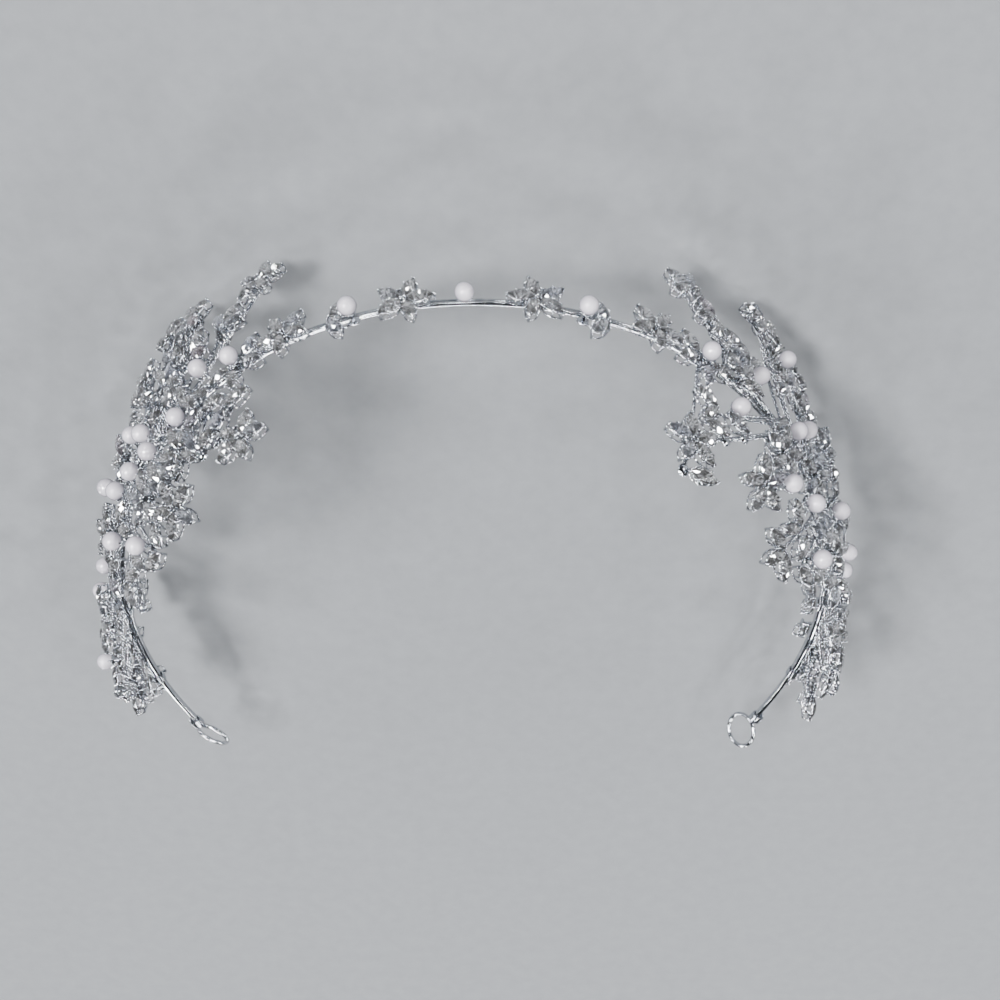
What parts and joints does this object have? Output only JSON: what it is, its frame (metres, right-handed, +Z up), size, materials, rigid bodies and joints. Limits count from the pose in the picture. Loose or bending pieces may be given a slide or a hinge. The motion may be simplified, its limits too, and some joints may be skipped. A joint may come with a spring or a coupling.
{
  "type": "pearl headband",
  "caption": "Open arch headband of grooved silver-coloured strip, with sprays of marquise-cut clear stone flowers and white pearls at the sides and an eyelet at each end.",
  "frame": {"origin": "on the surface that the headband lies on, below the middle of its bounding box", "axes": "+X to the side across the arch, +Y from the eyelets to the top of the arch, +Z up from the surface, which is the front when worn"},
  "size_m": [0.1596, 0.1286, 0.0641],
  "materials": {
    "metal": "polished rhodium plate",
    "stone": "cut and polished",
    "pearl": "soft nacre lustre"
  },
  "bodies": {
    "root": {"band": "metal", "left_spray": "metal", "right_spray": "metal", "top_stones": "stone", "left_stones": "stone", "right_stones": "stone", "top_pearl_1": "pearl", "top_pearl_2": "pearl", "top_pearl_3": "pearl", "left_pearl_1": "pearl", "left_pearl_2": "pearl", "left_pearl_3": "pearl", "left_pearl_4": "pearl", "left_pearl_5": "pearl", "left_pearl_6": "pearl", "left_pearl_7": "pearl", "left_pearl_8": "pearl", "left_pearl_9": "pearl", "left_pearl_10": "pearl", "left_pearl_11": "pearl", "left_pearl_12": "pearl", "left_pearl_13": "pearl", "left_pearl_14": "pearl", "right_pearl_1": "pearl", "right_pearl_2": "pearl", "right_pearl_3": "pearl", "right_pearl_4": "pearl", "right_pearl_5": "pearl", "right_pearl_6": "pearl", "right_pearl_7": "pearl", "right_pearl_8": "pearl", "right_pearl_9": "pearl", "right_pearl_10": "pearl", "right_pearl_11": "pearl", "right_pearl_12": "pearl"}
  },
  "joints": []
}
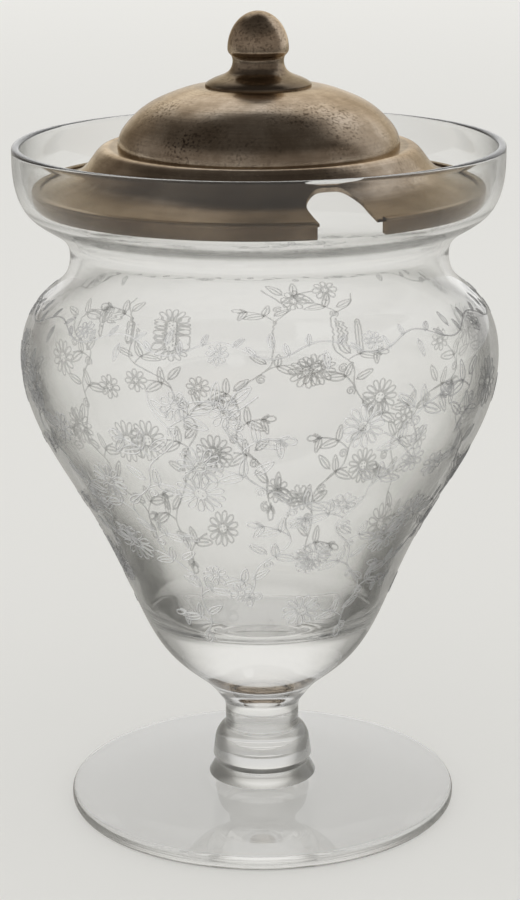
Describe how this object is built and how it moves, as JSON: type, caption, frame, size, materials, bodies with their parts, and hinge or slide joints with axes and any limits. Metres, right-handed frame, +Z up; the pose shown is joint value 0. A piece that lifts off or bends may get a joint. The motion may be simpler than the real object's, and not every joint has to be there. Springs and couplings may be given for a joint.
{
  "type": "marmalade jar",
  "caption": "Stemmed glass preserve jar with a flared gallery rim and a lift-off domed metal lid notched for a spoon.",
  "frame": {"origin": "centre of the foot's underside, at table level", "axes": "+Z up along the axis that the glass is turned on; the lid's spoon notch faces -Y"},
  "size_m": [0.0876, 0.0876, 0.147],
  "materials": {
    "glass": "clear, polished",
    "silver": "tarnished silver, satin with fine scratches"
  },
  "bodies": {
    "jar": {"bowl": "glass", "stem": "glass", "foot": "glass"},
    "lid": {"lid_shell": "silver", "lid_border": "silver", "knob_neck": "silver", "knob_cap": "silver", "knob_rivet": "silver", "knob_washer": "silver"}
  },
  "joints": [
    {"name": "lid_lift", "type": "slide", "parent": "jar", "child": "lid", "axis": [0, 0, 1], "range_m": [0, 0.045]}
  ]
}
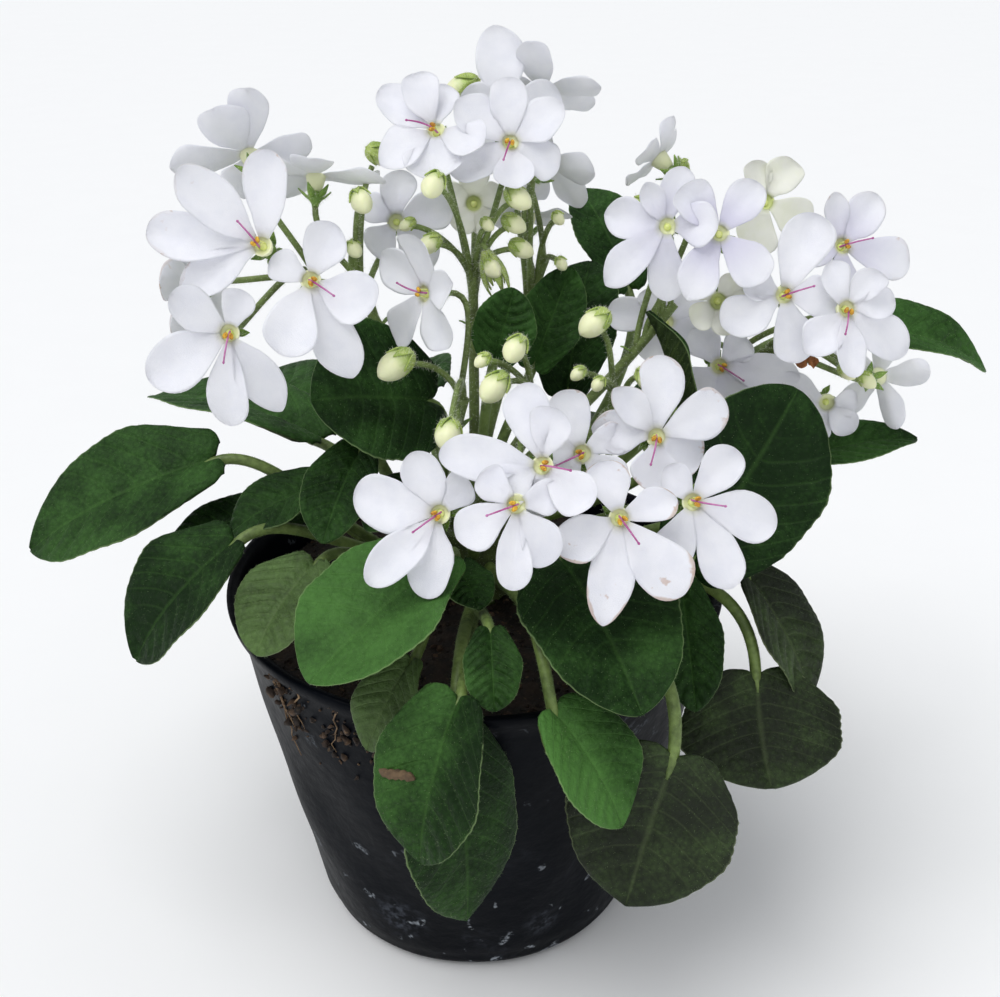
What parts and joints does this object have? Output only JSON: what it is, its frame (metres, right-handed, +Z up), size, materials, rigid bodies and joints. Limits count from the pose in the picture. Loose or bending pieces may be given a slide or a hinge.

★ ★ ★ ★ ★ ★ ★

» **THE PROBLEM**: Output the records verbatim, from the first line to the last.

» **WORKED SOLUTION**:
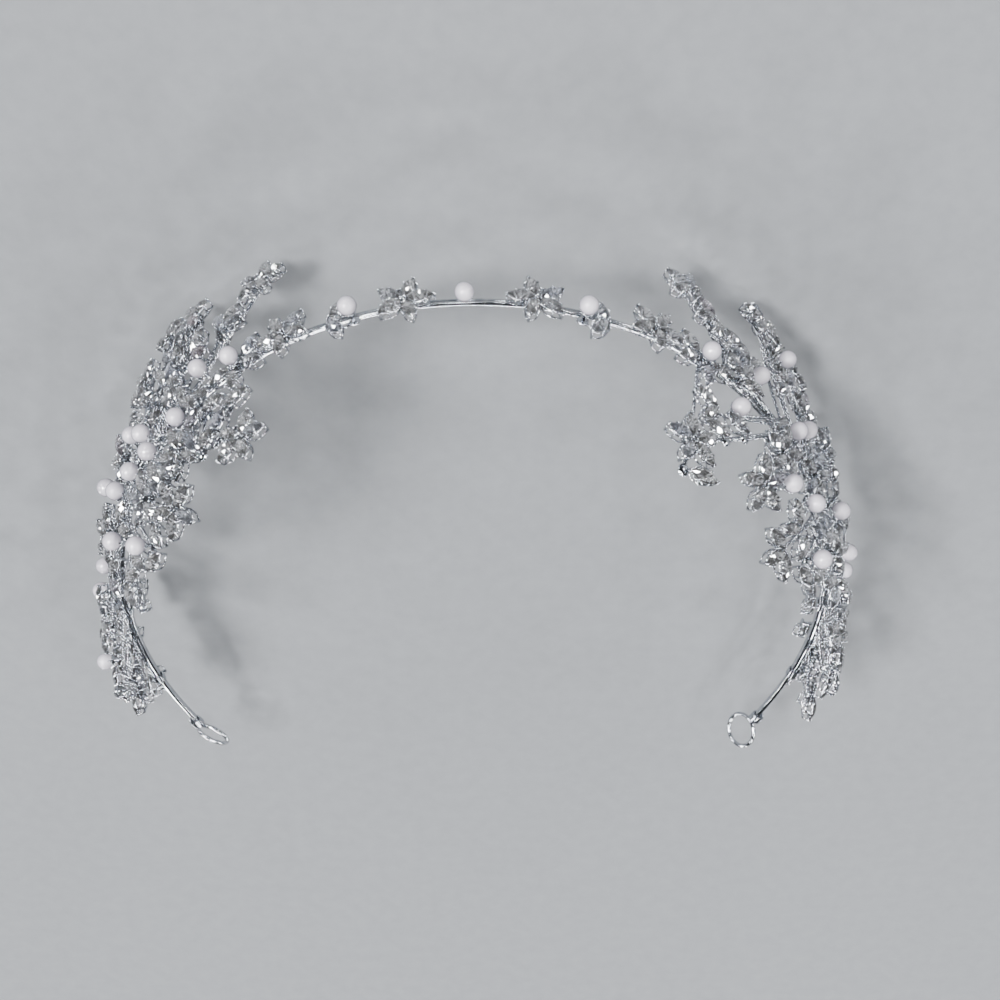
What parts and joints does this object have? Output only JSON: what it is, its frame (metres, right-handed, +Z up), size, materials, rigid bodies and joints. Limits count from the pose in the picture. Loose or bending pieces may be given a slide or a hinge. The motion may be simplified, its limits too, and some joints may be skipped. A joint may come with a spring or a coupling.
{
  "type": "pearl headband",
  "caption": "Open arch headband of grooved silver-coloured strip, with sprays of marquise-cut clear stone flowers and white pearls at the sides and an eyelet at each end.",
  "frame": {"origin": "on the surface that the headband lies on, below the middle of its bounding box", "axes": "+X to the side across the arch, +Y from the eyelets to the top of the arch, +Z up from the surface, which is the front when worn"},
  "size_m": [0.1596, 0.1286, 0.0641],
  "materials": {
    "metal": "polished rhodium plate",
    "stone": "cut and polished",
    "pearl": "soft nacre lustre"
  },
  "bodies": {
    "root": {"band": "metal", "left_spray": "metal", "right_spray": "metal", "top_stones": "stone", "left_stones": "stone", "right_stones": "stone", "top_pearl_1": "pearl", "top_pearl_2": "pearl", "top_pearl_3": "pearl", "left_pearl_1": "pearl", "left_pearl_2": "pearl", "left_pearl_3": "pearl", "left_pearl_4": "pearl", "left_pearl_5": "pearl", "left_pearl_6": "pearl", "left_pearl_7": "pearl", "left_pearl_8": "pearl", "left_pearl_9": "pearl", "left_pearl_10": "pearl", "left_pearl_11": "pearl", "left_pearl_12": "pearl", "left_pearl_13": "pearl", "left_pearl_14": "pearl", "right_pearl_1": "pearl", "right_pearl_2": "pearl", "right_pearl_3": "pearl", "right_pearl_4": "pearl", "right_pearl_5": "pearl", "right_pearl_6": "pearl", "right_pearl_7": "pearl", "right_pearl_8": "pearl", "right_pearl_9": "pearl", "right_pearl_10": "pearl", "right_pearl_11": "pearl", "right_pearl_12": "pearl"}
  },
  "joints": []
}
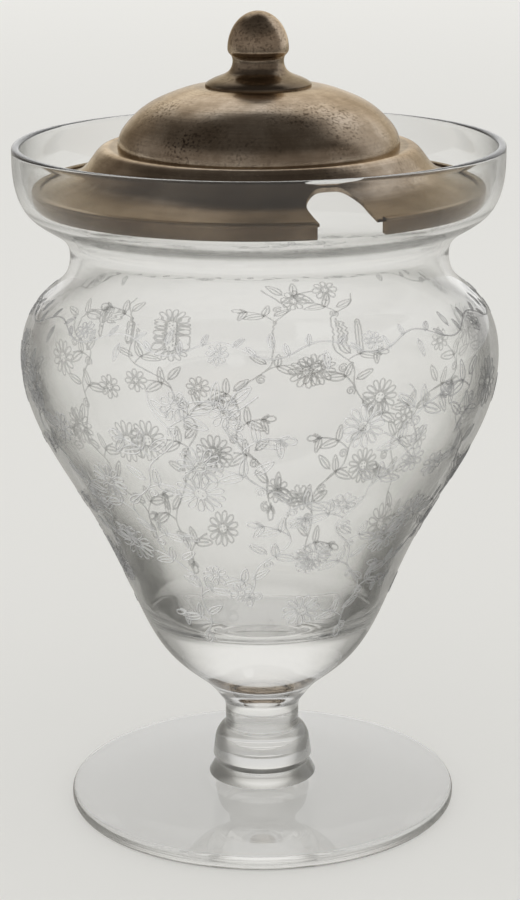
Describe how this object is built and how it moves, as JSON: type, caption, frame, size, materials, bodies with their parts, and hinge or slide joints with axes and any limits. Metres, right-handed frame, +Z up; the pose shown is joint value 0. A piece that lifts off or bends may get a joint. The motion may be simpler than the real object's, and not every joint has to be there. Springs and couplings may be given for a joint.
{
  "type": "marmalade jar",
  "caption": "Stemmed glass preserve jar with a flared gallery rim and a lift-off domed metal lid notched for a spoon.",
  "frame": {"origin": "centre of the foot's underside, at table level", "axes": "+Z up along the axis that the glass is turned on; the lid's spoon notch faces -Y"},
  "size_m": [0.0876, 0.0876, 0.147],
  "materials": {
    "glass": "clear, polished",
    "silver": "tarnished silver, satin with fine scratches"
  },
  "bodies": {
    "jar": {"bowl": "glass", "stem": "glass", "foot": "glass"},
    "lid": {"lid_shell": "silver", "lid_border": "silver", "knob_neck": "silver", "knob_cap": "silver", "knob_rivet": "silver", "knob_washer": "silver"}
  },
  "joints": [
    {"name": "lid_lift", "type": "slide", "parent": "jar", "child": "lid", "axis": [0, 0, 1], "range_m": [0, 0.045]}
  ]
}
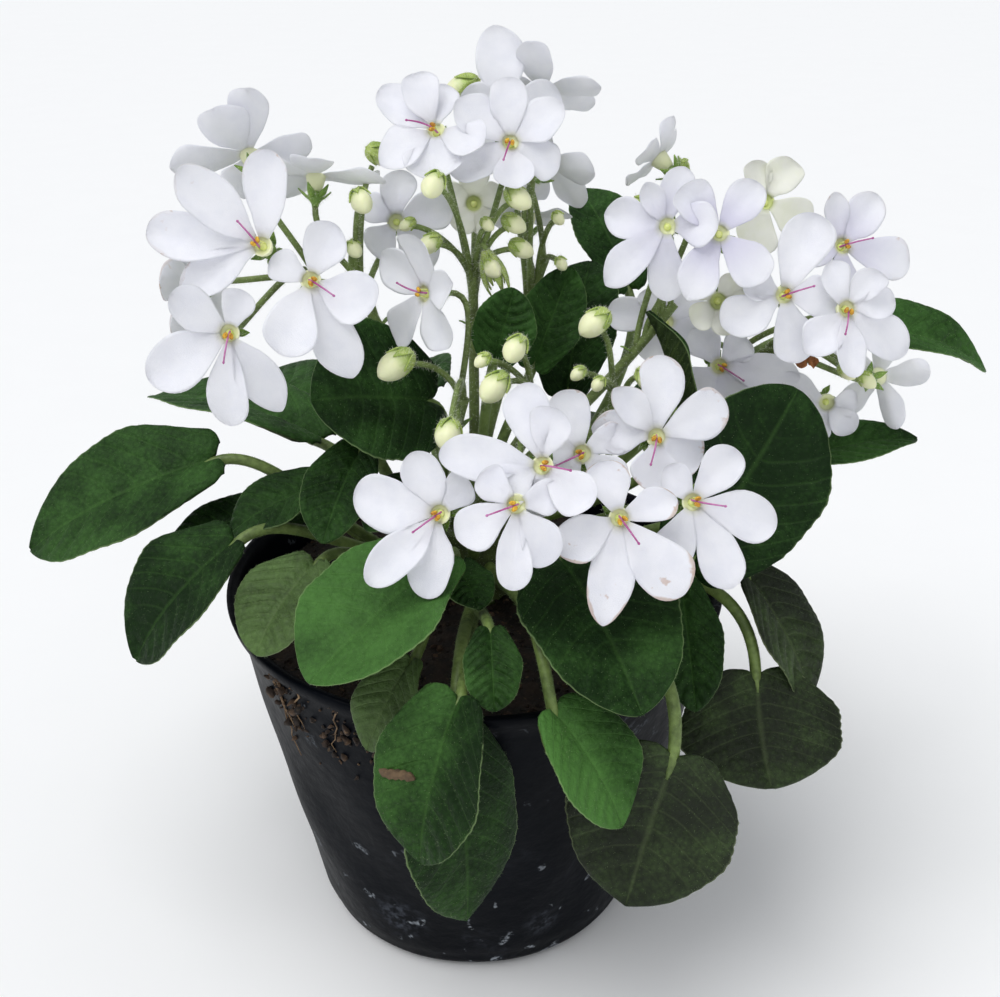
What parts and joints does this object have? Output only JSON: what it is, its frame (metres, right-handed, +Z up), size, materials, rigid bodies and joints. Limits count from the pose in the picture. Loose or bending pieces may be given a slide or a hinge.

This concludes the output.